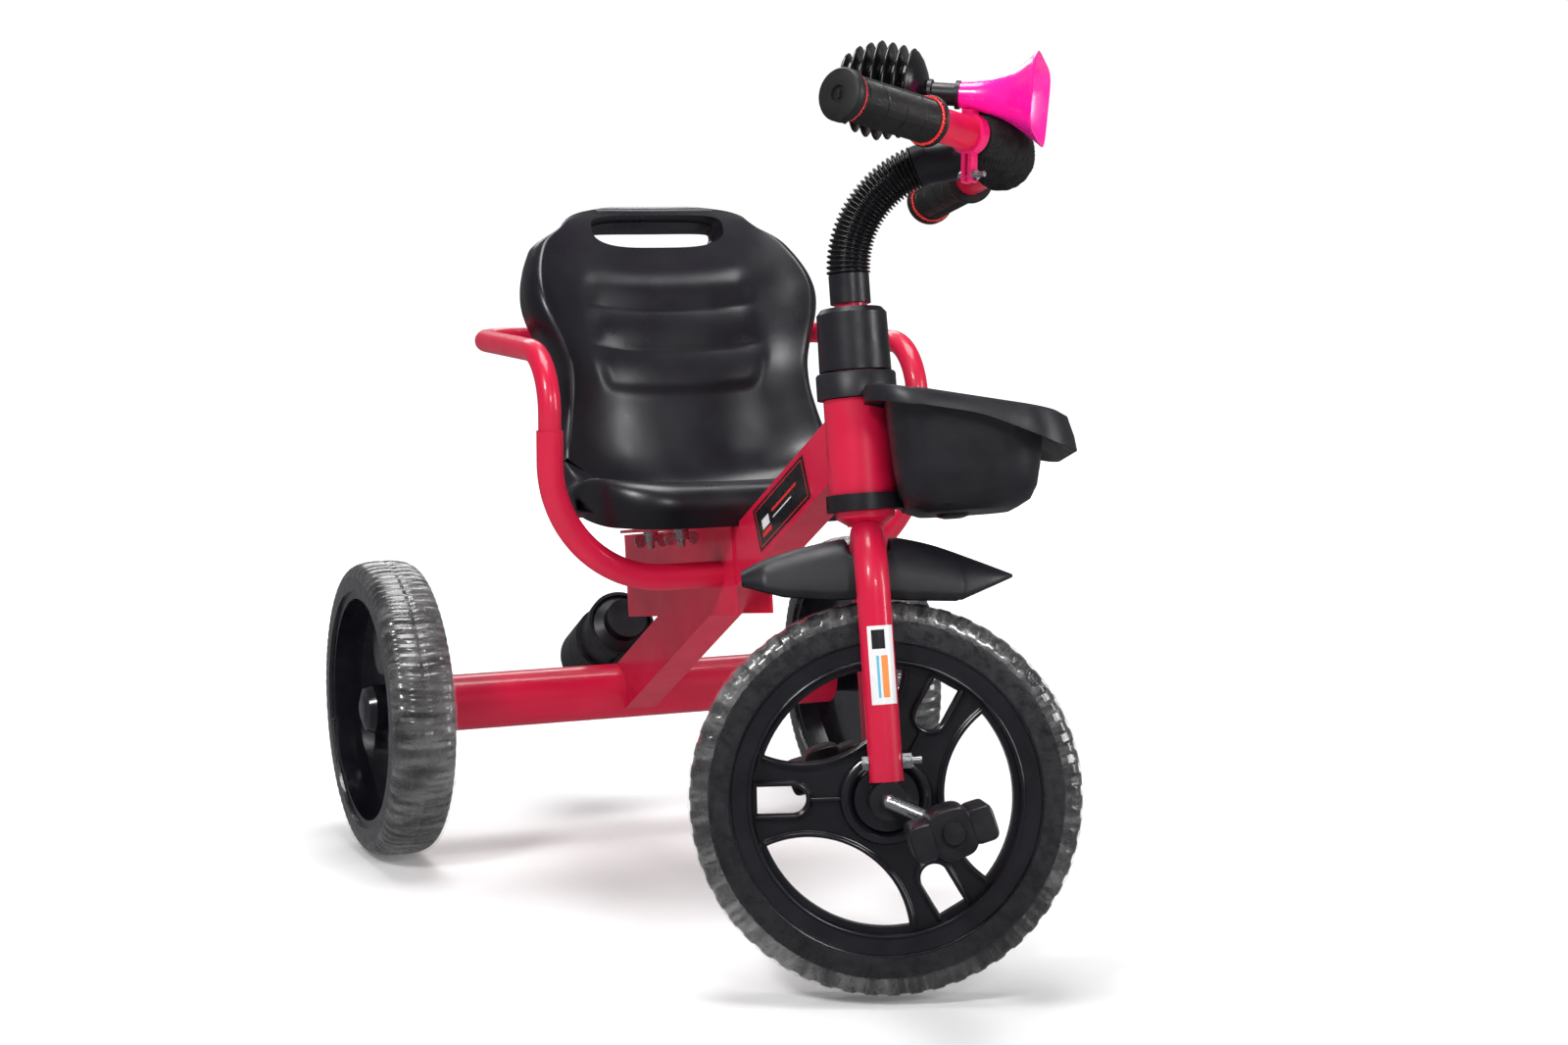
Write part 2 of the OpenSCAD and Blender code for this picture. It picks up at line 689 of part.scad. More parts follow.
module crank_axle() color(steel) steered() rotate([crank_turn, 0, 0]) {
    difference() {
        union() {
            x_cyl(axle_d, -crank_x, crank_x);
            for (side = [-1, 1]) translate([side * crank_x, 0, 0]) {
                sphere(d = axle_d);
                rotate([side < 0 ? 90 : -90, 0, 0]) cylinder(d = axle_d, h = crank_r);
                translate([0, side * crank_r, 0]) {
                    sphere(d = axle_d);
                    x_cyl(axle_d, side > 0 ? 0 : -(pedal_in + pedal_len + 5 - crank_x),
                        side > 0 ? pedal_in + pedal_len + 5 - crank_x : 0);
                }
            }
        }
        rotate([0, 0, 0]) rod(4, -20, 20);
    }
}
module drive_pin() color(steel) steered() rotate([crank_turn, 0, 0]) rod(4, -9, 9);

module pedal(side) {
    color(black) steered() rotate([crank_turn, 0, 0]) translate([0, side * crank_r, 0])
        rotate([-crank_turn - 14, 0, 0]) difference() {
            union() {
                x0 = side > 0 ? pedal_in : -pedal_in - pedal_len;
                x_cyl(33, x0, x0 + pedal_len);
                for (j = [-1, 1]) translate([x0, j * 21 - 10, -12.5]) cube([pedal_len, 20, 25]);
            }
            x_cyl(axle_d + 2 * slip, -200, 200);
        }
}
module pedal_left() pedal(1);
module pedal_right() pedal(-1);
module pedal_clips() color(dark) steered() rotate([crank_turn, 0, 0]) for (side = [-1, 1])
    translate([0, side * crank_r, 0]) mirror([side < 0 ? 1 : 0, 0, 0]) {
        end = pedal_in + pedal_len;
        x_ring(16, axle_d, end + gap, end + 4);
        x_ring(15, axle_d, pedal_in - 2, pedal_in - gap);
    }

// ---------- rear wheels ----------
module rear_rim(side) color(black) rear_frame(side) mirror([side < 0 ? 1 : 0, 0, 0]) difference() {
    union() {
        rotate([0, 90, 0]) rotate_extrude($fn = 96) polygon([[rod_d / 2 + slip, -31], [15, -31], [18, -6],
            [rear_rim_r - 10, -6], [rear_rim_r - 7, -25], [rear_rim_r, -26], [rear_rim_r, 26],
            [rear_rim_r - 8, 25], [rear_rim_r - 10, 0], [17, 0], [15, 8], [rod_d / 2 + slip, 8]]);
        for (a = [90, 210, 330]) rotate([a, 0, 0]) translate([0, 56, 0]) x_cyl(50, -4, 7);
    }
    x_cyl(rod_d + 2 * slip, -40, 40);
}
module rear_rim_left() rear_rim(1);
module rear_rim_right() rear_rim(-1);
module rear_tyre_left() color(dark) rear_frame(1) tyre(rear_r, rear_tyre_w, rear_rim_r);
module rear_tyre_right() color(dark) rear_frame(-1) tyre(rear_r, rear_tyre_w, rear_rim_r);
module hub_cap(side) color(black) rear_frame(side) mirror([side < 0 ? 1 : 0, 0, 0]) difference() {
    rotate([0, 90, 0]) rotate_extrude() polygon([[22, 0], [22, 16], [19, 22], [10, 25], [0, 25.5], [0, 23.5],
        [10, 22.8], [18, 20], [20, 15], [20, 0]]);
}
module hub_cap_left() hub_cap(1);
module hub_cap_right() hub_cap(-1);

// ---------- bottle ----------
module on_bottle() { main_frame() translate([0, bottle_up, 0]) children(); }
module bottle_cage() color(black) main_frame() difference() {
    union() {
        translate([0, bottle_up, 0]) ring(2 * cup_r, 2 * bottle_r, cup_low_end + 3, cup_high_end);
        translate([0, bottle_up, 0]) rod(2 * cup_r, cup_low_end, cup_low_end + 3);
        translate([-8, main_tube_h / 2, -70]) cube([16, bottle_up - cup_r - main_tube_h / 2 + 3, 78]);
        translate([0, bottle_up, 0]) ring(2 * cup_r - 2, 2 * bottle_r, -6, 4);
    }
    translate([0, bottle_up, 0]) rod(2 * bottle_r, cup_low_end + 3, 60);
    x_cyl(axle_tube_d, -50, 50);
}
module bottle() color(dark) on_bottle() {
    rod(2 * bottle_r, cup_low_end + 3, 0);
    cylinder(r1 = bottle_r, r2 = 17, h = 8);
}
module bottle_cap() color(black) on_bottle() {
    rod(38, 8, 20);
}

// ---------- parts ----------
axle_tube();
main_tube();
head_tube();
seat_bracket();
armrest_arm_left();
armrest_arm_right();
armrest_hoop();
seat_shell();
seat_bolts();
wing_nuts();
headset_cup();
headset_bush();
rear_axle_rod();
axle_bushes();
axle_washers();
axle_nuts();
bottle_cage();
bottle();
bottle_cap();
fork();
fork_blade_bushes();
clamp_bolts();
clamp_nuts();
fender();
fender_screw();
column_sleeve();
stem();
stem_clamp();
stem_cap();
hose_cuff_lower();
bellows_hose();
hose_cuff_upper();
handlebar();
foam_pad();
grip_left();
grip_right();
grip_rings();
horn_bell();
horn_neck();
horn_bellows();
horn_end_disc();
horn_clamp();
horn_screw();
basket();
front_rim();
front_tyre();
hub_rings();
crank_axle();
drive_pin();
pedal_left();
pedal_right();
pedal_clips();
rear_rim_left();
rear_rim_right();
rear_tyre_left();
rear_tyre_right();
hub_cap_left();
hub_cap_right();
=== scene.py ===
"""Children's tricycle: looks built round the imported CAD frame, in its axes."""
import math

import bmesh
import bpy
import numpy as np
from mathutils import Matrix, Vector


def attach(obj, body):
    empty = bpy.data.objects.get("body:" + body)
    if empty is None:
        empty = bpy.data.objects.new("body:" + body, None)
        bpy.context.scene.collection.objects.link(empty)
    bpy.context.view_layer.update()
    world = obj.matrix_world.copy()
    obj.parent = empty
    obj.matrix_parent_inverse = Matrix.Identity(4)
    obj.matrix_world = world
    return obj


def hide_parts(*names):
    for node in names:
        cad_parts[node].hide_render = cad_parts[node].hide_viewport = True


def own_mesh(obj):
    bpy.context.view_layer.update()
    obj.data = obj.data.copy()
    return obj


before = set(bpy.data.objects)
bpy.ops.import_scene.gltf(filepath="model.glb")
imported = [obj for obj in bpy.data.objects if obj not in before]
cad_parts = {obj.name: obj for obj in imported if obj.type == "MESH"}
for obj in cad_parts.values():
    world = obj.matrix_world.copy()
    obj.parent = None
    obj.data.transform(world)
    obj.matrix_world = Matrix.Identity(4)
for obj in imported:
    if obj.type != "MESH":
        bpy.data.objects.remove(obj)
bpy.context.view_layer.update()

MM = 0.001
FULL_TURN = 2 * np.pi


# ---------- places, in millimetres ----------
def move(x, y, z):
    return Matrix.Translation((x, y, z))


def turn(degrees, axis):
    return Matrix.Rotation(math.radians(degrees), 4, axis)


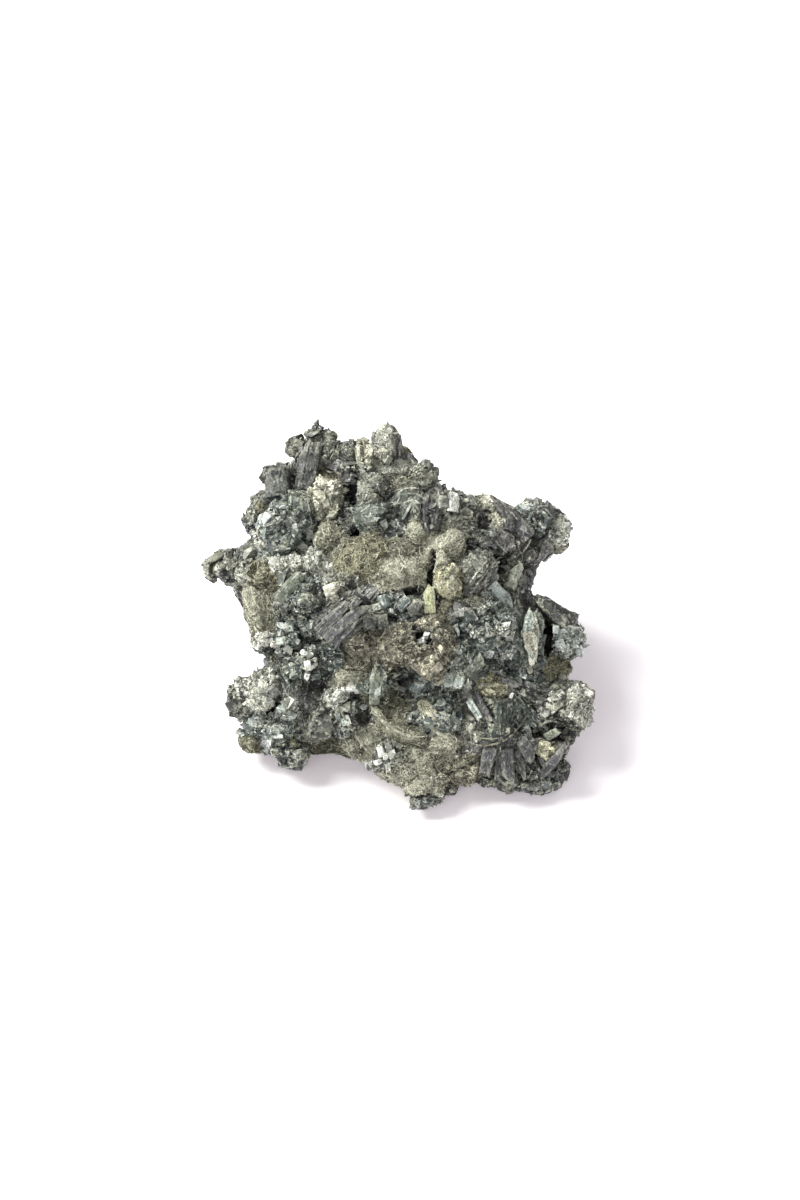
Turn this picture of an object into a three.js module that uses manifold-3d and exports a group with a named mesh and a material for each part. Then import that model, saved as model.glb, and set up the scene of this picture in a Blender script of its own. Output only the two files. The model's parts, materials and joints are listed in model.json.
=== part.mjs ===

· · · · ·

(WHAT YOU WILL DO): Quote only the lines running from the line that holds "hose_cuff_upper();" to the line that holds "obj.data.transform(world)", both ends included.

(EXPECTED ANSWER):
hose_cuff_upper();
handlebar();
foam_pad();
grip_left();
grip_right();
grip_rings();
horn_bell();
horn_neck();
horn_bellows();
horn_end_disc();
horn_clamp();
horn_screw();
basket();
front_rim();
front_tyre();
hub_rings();
crank_axle();
drive_pin();
pedal_left();
pedal_right();
pedal_clips();
rear_rim_left();
rear_rim_right();
rear_tyre_left();
rear_tyre_right();
hub_cap_left();
hub_cap_right();
=== scene.py ===
"""Children's tricycle: looks built round the imported CAD frame, in its axes."""
import math

import bmesh
import bpy
import numpy as np
from mathutils import Matrix, Vector


def attach(obj, body):
    empty = bpy.data.objects.get("body:" + body)
    if empty is None:
        empty = bpy.data.objects.new("body:" + body, None)
        bpy.context.scene.collection.objects.link(empty)
    bpy.context.view_layer.update()
    world = obj.matrix_world.copy()
    obj.parent = empty
    obj.matrix_parent_inverse = Matrix.Identity(4)
    obj.matrix_world = world
    return obj


def hide_parts(*names):
    for node in names:
        cad_parts[node].hide_render = cad_parts[node].hide_viewport = True


def own_mesh(obj):
    bpy.context.view_layer.update()
    obj.data = obj.data.copy()
    return obj


before = set(bpy.data.objects)
bpy.ops.import_scene.gltf(filepath="model.glb")
imported = [obj for obj in bpy.data.objects if obj not in before]
cad_parts = {obj.name: obj for obj in imported if obj.type == "MESH"}
for obj in cad_parts.values():
    world = obj.matrix_world.copy()
    obj.parent = None
    obj.data.transform(world)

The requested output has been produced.